Here is a simple beginner checklist:
- Canvas and paper reference guide
- Numbered acrylic paint pots
- Small, medium, and fine brushes
- Two cups of water
- Paper towels or a clean rag
- Toothpicks for tiny spots
- Good lighting
- Apron or old shirt
A 16-by-20-inch kit often takes beginners about 12 to 20 relaxed hours, depending on detail level.

3. Step 1: Unroll and flatten the canvas
Start by flattening the canvas before you paint. If it was shipped rolled, place it printed-side down on a clean table and gently roll it the opposite direction for a few minutes. Then lay it flat under books overnight if you have time. If you want to start right away, tape the corners to your table with painter’s tape.
Do not iron directly on the printed side. If the canvas has stubborn creases, place it face down, cover the back with a thin towel, and use a low-heat iron briefly. Keep the iron moving and avoid steam unless the canvas instructions say it is safe. The goal is to relax the fabric, not soak it.

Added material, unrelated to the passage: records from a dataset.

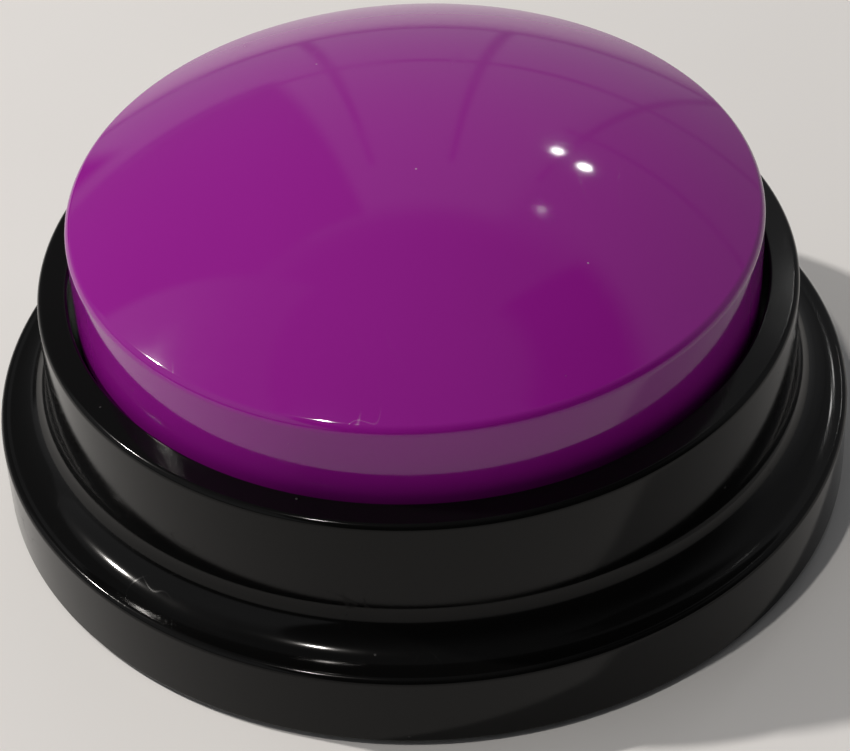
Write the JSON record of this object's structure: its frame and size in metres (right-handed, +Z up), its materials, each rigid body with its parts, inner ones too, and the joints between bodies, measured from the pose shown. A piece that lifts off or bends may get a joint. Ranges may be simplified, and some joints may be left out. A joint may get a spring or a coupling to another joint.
{
  "type": "quiz buzzer",
  "caption": "Round tabletop answer buzzer: purple domed press cap standing in a black two-step plastic base with battery door, speaker and switch inside",
  "frame": {"origin": "centre of the base at the plane that the rubber feet stand on", "axes": "+Z up along the button's travel, -Y the front (speaker side), +X the right"},
  "size_m": [0.09, 0.09, 0.0417],
  "materials": {
    "cap_plastic": "purple injection-moulded plastic with a polished surface",
    "case_plastic": "black injection-moulded plastic with a polished surface",
    "cover_plastic": "black plastic with a fine matt texture",
    "foot_rubber": "soft black rubber",
    "spring_steel": "zinc-plated spring wire",
    "screw_steel": "zinc-plated steel",
    "contact_steel": "nickel-plated spring steel",
    "cell_jacket": "printed plain jacket over a steel can",
    "board_laminate": "green lacquered laminate",
    "chip_epoxy": "black potting resin",
    "capacitor_sleeve": "dark shrink sleeve",
    "switch_plastic": "black plastic",
    "basket_steel": "plated pressed steel",
    "magnet_ferrite": "ground sintered ferrite",
    "cone_film": "pressed polymer film",
    "coil_copper": "enamelled copper wire",
    "lead_red": "red wire insulation",
    "lead_black": "black wire insulation"
  },
  "bodies": {
    "housing": {"upper_housing": "case_plastic", "base_plate": "cover_plastic", "rubber_feet": "foot_rubber", "return_spring_right": "spring_steel", "return_spring_left": "spring_steel", "return_spring_front": "spring_steel", "case_screws": "screw_steel", "board_screws": "screw_steel", "speaker_screws": "screw_steel", "battery_front": "cell_jacket", "battery_back": "cell_jacket", "positive_contact": "contact_steel", "negative_contact": "contact_steel", "bridge_contact": "contact_steel", "circuit_board": "board_laminate", "chip_cover": "chip_epoxy", "board_chips": "chip_epoxy", "capacitor": "capacitor_sleeve", "switch_body": "switch_plastic", "switch_cover": "contact_steel", "switch_pins": "contact_steel", "speaker_basket": "basket_steel", "speaker_magnet": "magnet_ferrite", "speaker_cone": "cone_film", "speaker_coil": "coil_copper", "speaker_terminals": "board_laminate", "battery_lead_positive": "lead_red", "battery_lead_negative": "lead_black", "speaker_lead_positive": "lead_red", "speaker_lead_negative": "lead_black"},
    "button": {"button_cap": "cap_plastic"},
    "plunger": {"switch_plunger": "switch_plastic"},
    "door": {"battery_door": "cover_plastic", "door_screw_washer": "switch_plastic"},
    "door_fastener": {"door_screw": "screw_steel"}
  },
  "joints": [
    {"name": "button_press", "type": "slide", "parent": "housing", "child": "button", "axis": [0, 0, -1], "range_m": [0, 0.003], "stiffness_N_per_m": 600, "springref_m": -0.002, "deforming": ["return_spring_right", "return_spring_left", "return_spring_front"]},
    {"name": "switch_press", "type": "slide", "parent": "housing", "child": "plunger", "axis": [0, 0, -1], "range_m": [0, 0.0003]},
    {"name": "battery_door_open", "type": "hinge", "parent": "housing", "child": "door", "pos_m": [0.0246, 0.003, 0.0006], "axis": [0, -1, 0], "range_deg": [0, 70]},
    {"name": "door_screw_turn", "type": "hinge", "parent": "door", "child": "door_fastener", "pos_m": [-0.029, 0.003, 0.0025], "axis": [0, 0, -1], "continuous": true}
  ],
  "couplings": [
    {"joint": "switch_press", "follows": "button_press", "ratio": 0.1}
  ]
}
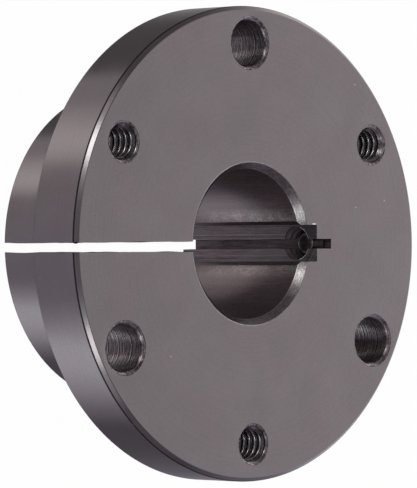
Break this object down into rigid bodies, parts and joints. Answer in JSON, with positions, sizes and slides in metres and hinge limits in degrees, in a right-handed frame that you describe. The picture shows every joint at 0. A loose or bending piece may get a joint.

Before applying paint, take a clear photo of the entire canvas with your phone. This small habit saves beginners all the time. Once painted, some numbers disappear under the first coat, and your photo becomes a quick backup.
Also check the paint pots against the canvas numbers. Open only one or two pots at first. Acrylic dries when exposed to air, so keeping unused colors sealed helps preserve smooth texture through the project.
4. Step 2: Start with the largest areas first
Large areas are the easiest place to build confidence. They help you get used to the brush, paint thickness, and canvas texture without the pressure of tiny details. Look for backgrounds, skies, water, walls, clothing, or big shadow areas.
Use your medium or larger brush and load only the tip with paint. Too much paint can create ridges or spill over the printed lines. Too little paint can leave streaks. A good first stroke should feel smooth, with enough paint to cover the number lightly without forming a raised blob.
Work in one color for a few sections, then move to nearby areas with the same number. This saves time because you are not cleaning the brush every thirty seconds. Still, avoid painting every matching number across the whole canvas if it forces your hand to drag across wet paint.
From our customers’ feedback, we’ve learned that beginners feel most relaxed when their first session produces visible progress. Finishing one large background color gives you that satisfying “I can do this” moment before the detail work begins.
5. Step 3: Work from dark colors to light
Painting darker colors first is a practical habit, especially for beginners. Dark acrylics usually cover printed numbers more easily, and they help define the main shapes of the image. Once shadows and outlines are in place, lighter colors become easier to place cleanly.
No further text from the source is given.